Another question, of course, is price. I don’t mean the Kindle vs. the iPad. I think the iPad has it beat, if nothing else, in terms of value. The sole difference is whether eInk is worth sacrificing a full-fledged Internet device. I think most people will opt for a netbook-like device that, incidentally, is an e-reader.

No, by price I mean: will people pay $13 or more for an e-book? Amazon sells new hardcovers for, what, $9.99? It’s a reasonable price, I’ll admit. But I’m not sold on e-books myself, and I suspect most other people aren’t, either. An unscientific survey of Amazon’s best sellers indicates that the majority of books that people buy are either free or cost less than a couple of dollars. Is the iTunes e-book store liable to suffer the same fate? I think it might.

Ubiquitous Internet

I’d say that the thing that excites me most about the iPad, if I can be said to be excited, is the notion of ubiquitous Internet computing. That’s really just a fancy term for Internet everywhere. I’ve only recently stepped into the world of smartphones, and it’s lovely. It’s just too bad it’s so damn expensive to get something like that on your laptop, right?

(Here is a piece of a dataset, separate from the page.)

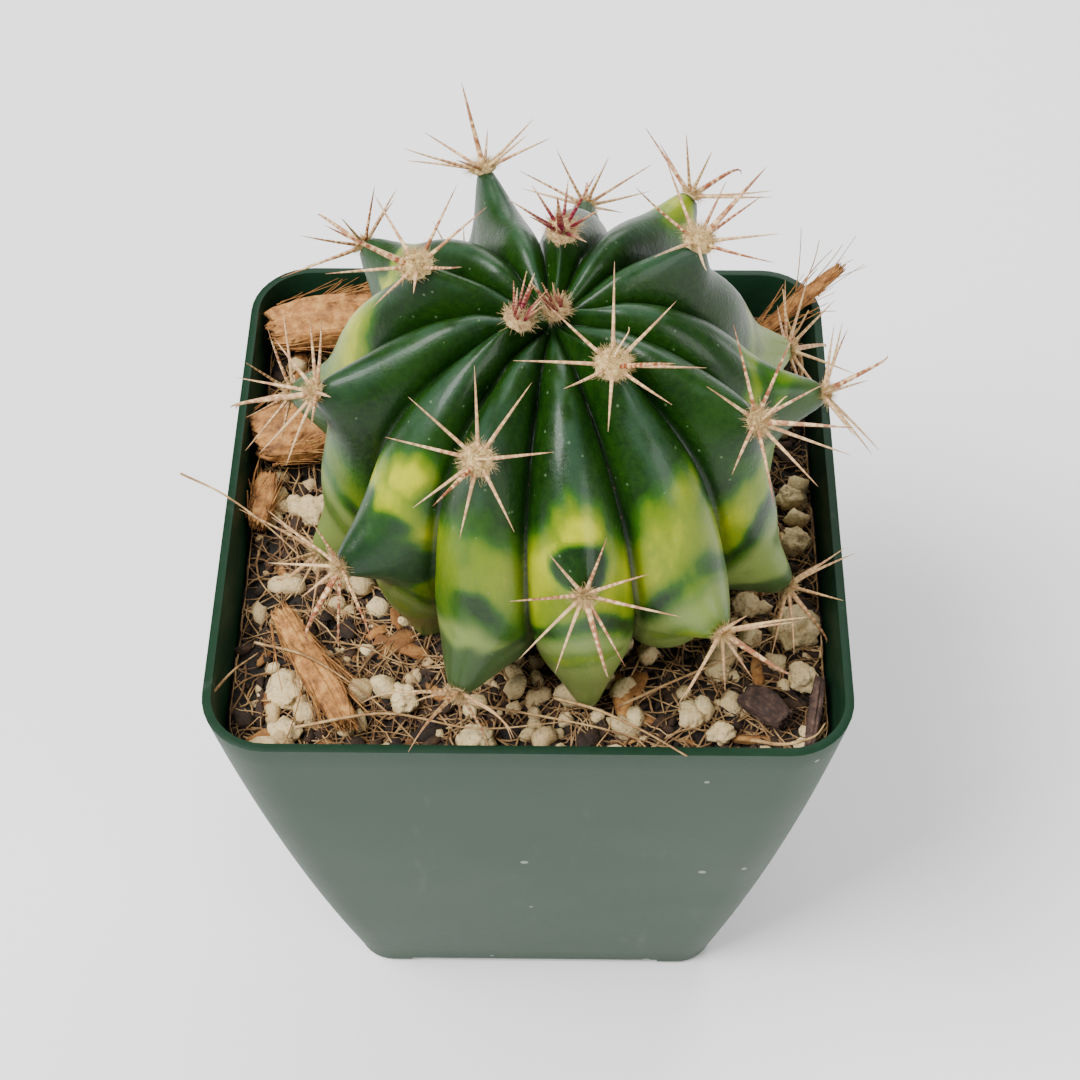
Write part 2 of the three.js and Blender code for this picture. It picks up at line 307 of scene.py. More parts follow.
def makePotPlastic(name, pale, deep, roughLow, roughHigh):
    material, tree, shader = newTree(name)
    where = objectPlace(tree)
    mottle = useGroup(tree, mottleGroup, Vector=where, Large=38, Fine=900)
    color = blendColor(tree, between(tree, mottle["Value"], 0.35, 0.65), deep, pale)
    specks = useGroup(tree, speckGroup, Vector=where, Scale=210, Size=0.1)["Mask"]
    color = blendColor(tree, times(tree, specks, 0.5), color, rgb(0.42, 0.46, 0.4))
    streaks = grain(tree, objectPlace(tree, (1, 1, 0.2)), 260, 3)
    color = blendColor(tree, between(tree, streaks, 0.64, 0.85, 0, 0.1), color, rgb(0.3, 0.34, 0.3))
    tree.links.new(color, shader.inputs["Base Color"])
    tree.links.new(between(tree, mottle["Value"], 0.3, 0.7, roughLow, roughHigh), shader.inputs["Roughness"])
    waves = grain(tree, where, 55, 1, 0.4)
    height = plus(tree, times(tree, waves, 0.9), times(tree, mottle["Height"], 0.03))
    tree.links.new(bump(tree, height, 0.35, 0.0016), shader.inputs["Normal"])
    shader.inputs["Specular IOR Level"].default_value = 0.12
    return material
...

WiFi is nice, but at the rate that municipal WiFi is taking over the world (cough), it’s unlikely that you’ll be able to use a WiFi-only device on the bus or the train.

Consequently, what excites me is a device I can carry anywhere, confident that it has an Internet connection. It would have to be big enough to read stuff on, but not as big as a laptop. And that’s roughly what the iPad is aiming at. If that’s the proposition, I’m very nearly sold.


Beth is telling me to wait for v2, and given that we’re gearing up for some Big Things nowadays, that seems like the best bet. It won’t be out until June anyway, and in the meantime, I’d like to get the heck off of Windows as my main machine. (Latest anger point? Lack of RDP in Home Premium. Why should I pay $80 more for a single feature that, by all rights, should be free?)